* [Stated goal]: Reproduce each line exactly, including spacing and punctuation.

-- START Given data --

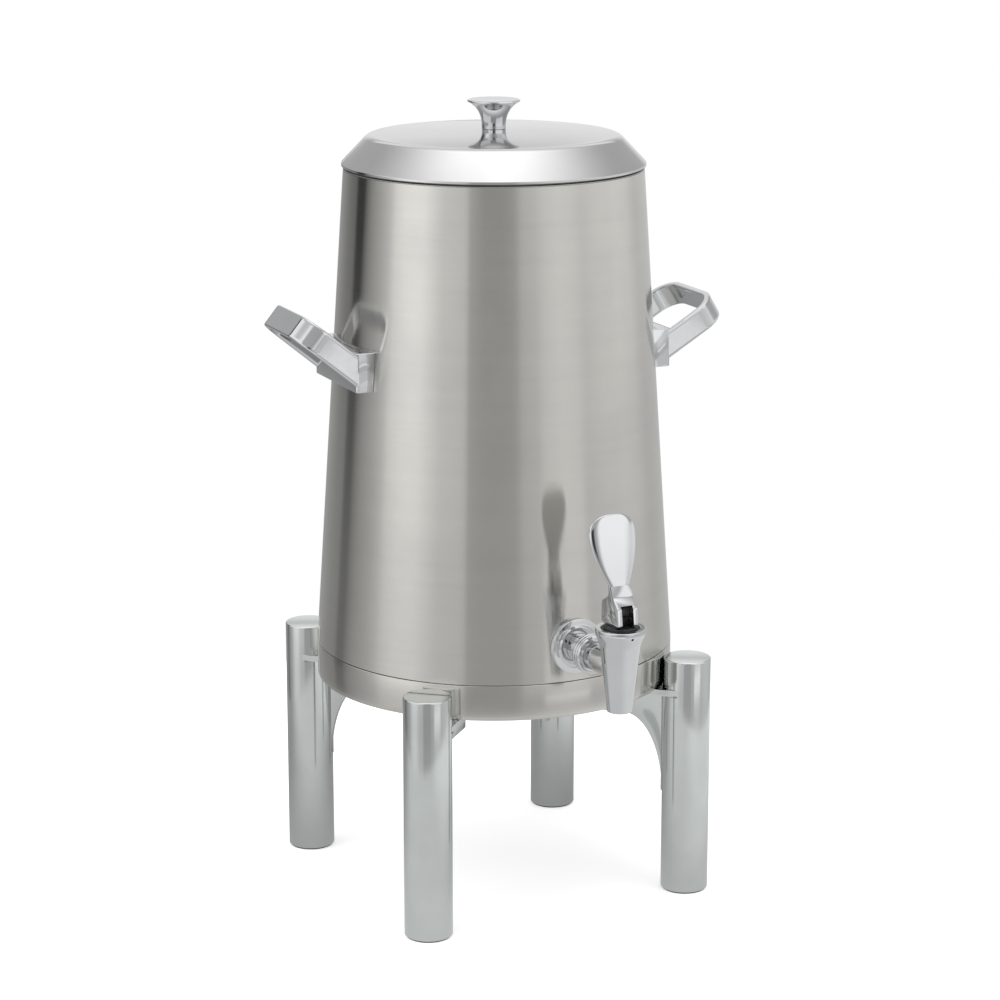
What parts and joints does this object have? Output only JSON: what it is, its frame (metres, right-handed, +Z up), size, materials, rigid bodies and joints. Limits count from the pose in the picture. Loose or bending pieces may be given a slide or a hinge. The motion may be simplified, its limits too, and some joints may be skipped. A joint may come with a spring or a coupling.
{
  "type": "coffee urn",
  "caption": "Tall tapered steel coffee urn on tube legs, with a lift-off domed lid, strap handles and a front lever tap.",
  "frame": {"origin": "middle of the footprint of the whole urn on the table, tap and handles included", "axes": "+Z up, -Y towards the tap, +X to the right for someone facing the tap"},
  "size_m": [0.3746, 0.3756, 0.637],
  "materials": {
    "brushed_shell": "vertical brushed satin",
    "brushed_ring": "brushed satin",
    "liner_steel": "drawn sheet, dull",
    "polished_steel": "polished stainless",
    "polished_lid": "polished stainless",
    "polished_chrome": "mirror bright plating",
    "fastener_steel": "plain",
    "spring_steel": "drawn wire",
    "black_plastic": "satin moulded",
    "black_rubber": "matte moulded",
    "white_silicone": "matte moulded",
    "grey_silicone": "matte moulded"
  },
  "bodies": {
    "urn": {"outer_shell": "brushed_shell", "inner_liner": "liner_steel", "base_ring": "brushed_ring", "base_plate": "liner_steel", "base_cup": "polished_steel", "base_cup_screw": "fastener_steel", "leg_front_left": "polished_steel", "leg_front_right": "polished_steel", "leg_rear_left": "polished_steel", "leg_rear_right": "polished_steel", "glide_front_left": "black_rubber", "glide_front_right": "black_rubber", "glide_rear_left": "black_rubber", "glide_rear_right": "black_rubber", "bracket_front_left": "polished_steel", "bracket_front_right": "polished_steel", "bracket_rear_left": "polished_steel", "bracket_rear_right": "polished_steel", "bracket_screws": "fastener_steel", "bracket_nuts": "fastener_steel", "handle_left": "polished_chrome", "handle_right": "polished_chrome", "handle_screws_left": "fastener_steel", "handle_screws_right": "fastener_steel", "tap_flange": "polished_chrome", "tap_shank": "polished_chrome", "shank_washer": "white_silicone", "shank_nut": "fastener_steel", "tap_coupling": "polished_chrome", "tap_body": "polished_chrome", "tap_bonnet": "black_plastic", "valve_spring": "spring_steel"},
    "lid": {"lid_cover": "polished_lid", "lid_pan": "liner_steel", "lid_seal": "grey_silicone", "lid_knob": "polished_chrome", "knob_screw": "fastener_steel"},
    "valve": {"valve_stem": "black_plastic", "seat_cup": "white_silicone"},
    "lever": {"lever": "polished_chrome", "lever_pin": "fastener_steel"}
  },
  "joints": [
    {"name": "lid_lift", "type": "slide", "parent": "urn", "child": "lid", "axis": [0, 0, 1], "range_m": [0, 0.12]},
    {"name": "valve_lift", "type": "slide", "parent": "urn", "child": "valve", "axis": [0, 0, 1], "range_m": [0, 0.0031], "deforming": ["valve_spring"]},
    {"name": "lever_tilt", "type": "hinge", "parent": "valve", "child": "lever", "pos_m": [0, -0.16853, 0.2736], "axis": [1, 0, 0], "range_deg": [0, 35], "stiffness_Nm_per_rad": 0.12, "springref_deg": -28.65}
  ],
  "couplings": [
    {"joint": "valve_lift", "follows": "lever_tilt", "m_per_rad": 0.005}
  ]
}
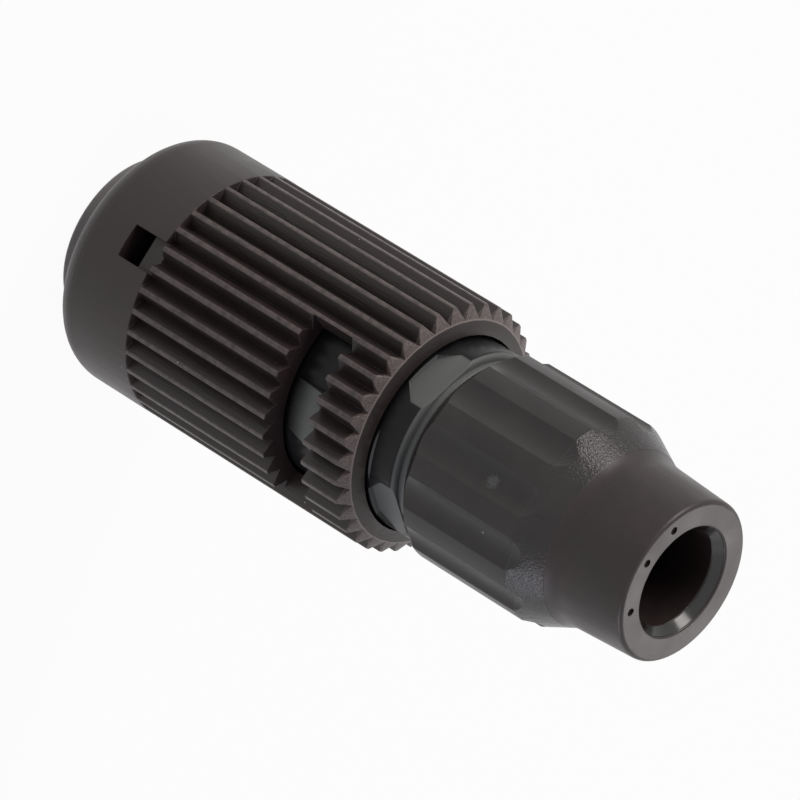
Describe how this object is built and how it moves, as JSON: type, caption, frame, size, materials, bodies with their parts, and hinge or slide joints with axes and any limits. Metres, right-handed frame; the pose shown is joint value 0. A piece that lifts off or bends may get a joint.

-- END Given data --

* [Complete output]:
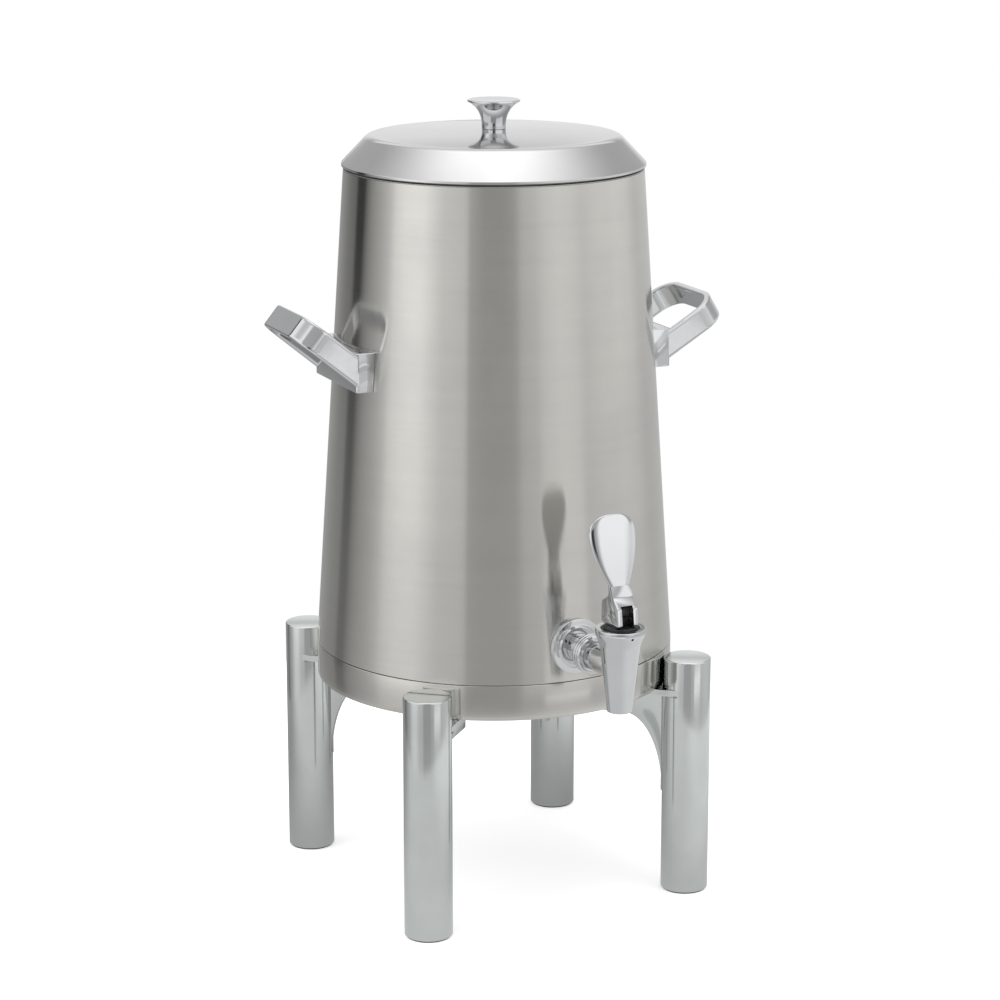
What parts and joints does this object have? Output only JSON: what it is, its frame (metres, right-handed, +Z up), size, materials, rigid bodies and joints. Limits count from the pose in the picture. Loose or bending pieces may be given a slide or a hinge. The motion may be simplified, its limits too, and some joints may be skipped. A joint may come with a spring or a coupling.
{
  "type": "coffee urn",
  "caption": "Tall tapered steel coffee urn on tube legs, with a lift-off domed lid, strap handles and a front lever tap.",
  "frame": {"origin": "middle of the footprint of the whole urn on the table, tap and handles included", "axes": "+Z up, -Y towards the tap, +X to the right for someone facing the tap"},
  "size_m": [0.3746, 0.3756, 0.637],
  "materials": {
    "brushed_shell": "vertical brushed satin",
    "brushed_ring": "brushed satin",
    "liner_steel": "drawn sheet, dull",
    "polished_steel": "polished stainless",
    "polished_lid": "polished stainless",
    "polished_chrome": "mirror bright plating",
    "fastener_steel": "plain",
    "spring_steel": "drawn wire",
    "black_plastic": "satin moulded",
    "black_rubber": "matte moulded",
    "white_silicone": "matte moulded",
    "grey_silicone": "matte moulded"
  },
  "bodies": {
    "urn": {"outer_shell": "brushed_shell", "inner_liner": "liner_steel", "base_ring": "brushed_ring", "base_plate": "liner_steel", "base_cup": "polished_steel", "base_cup_screw": "fastener_steel", "leg_front_left": "polished_steel", "leg_front_right": "polished_steel", "leg_rear_left": "polished_steel", "leg_rear_right": "polished_steel", "glide_front_left": "black_rubber", "glide_front_right": "black_rubber", "glide_rear_left": "black_rubber", "glide_rear_right": "black_rubber", "bracket_front_left": "polished_steel", "bracket_front_right": "polished_steel", "bracket_rear_left": "polished_steel", "bracket_rear_right": "polished_steel", "bracket_screws": "fastener_steel", "bracket_nuts": "fastener_steel", "handle_left": "polished_chrome", "handle_right": "polished_chrome", "handle_screws_left": "fastener_steel", "handle_screws_right": "fastener_steel", "tap_flange": "polished_chrome", "tap_shank": "polished_chrome", "shank_washer": "white_silicone", "shank_nut": "fastener_steel", "tap_coupling": "polished_chrome", "tap_body": "polished_chrome", "tap_bonnet": "black_plastic", "valve_spring": "spring_steel"},
    "lid": {"lid_cover": "polished_lid", "lid_pan": "liner_steel", "lid_seal": "grey_silicone", "lid_knob": "polished_chrome", "knob_screw": "fastener_steel"},
    "valve": {"valve_stem": "black_plastic", "seat_cup": "white_silicone"},
    "lever": {"lever": "polished_chrome", "lever_pin": "fastener_steel"}
  },
  "joints": [
    {"name": "lid_lift", "type": "slide", "parent": "urn", "child": "lid", "axis": [0, 0, 1], "range_m": [0, 0.12]},
    {"name": "valve_lift", "type": "slide", "parent": "urn", "child": "valve", "axis": [0, 0, 1], "range_m": [0, 0.0031], "deforming": ["valve_spring"]},
    {"name": "lever_tilt", "type": "hinge", "parent": "valve", "child": "lever", "pos_m": [0, -0.16853, 0.2736], "axis": [1, 0, 0], "range_deg": [0, 35], "stiffness_Nm_per_rad": 0.12, "springref_deg": -28.65}
  ],
  "couplings": [
    {"joint": "valve_lift", "follows": "lever_tilt", "m_per_rad": 0.005}
  ]
}
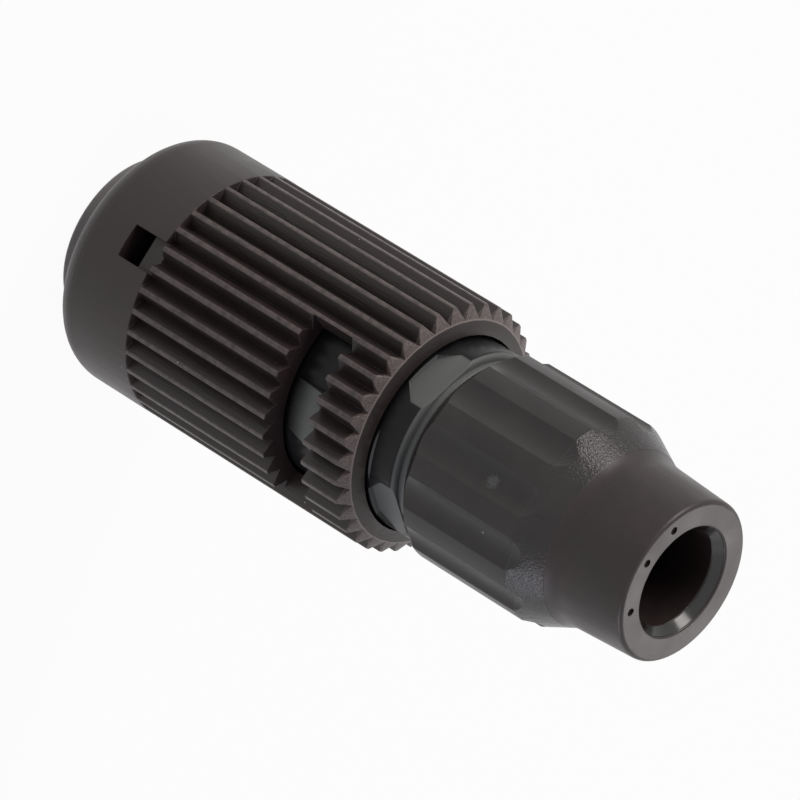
Describe how this object is built and how it moves, as JSON: type, caption, frame, size, materials, bodies with their parts, and hinge or slide joints with axes and any limits. Metres, right-handed frame; the pose shown is joint value 0. A piece that lifts off or bends may get a joint.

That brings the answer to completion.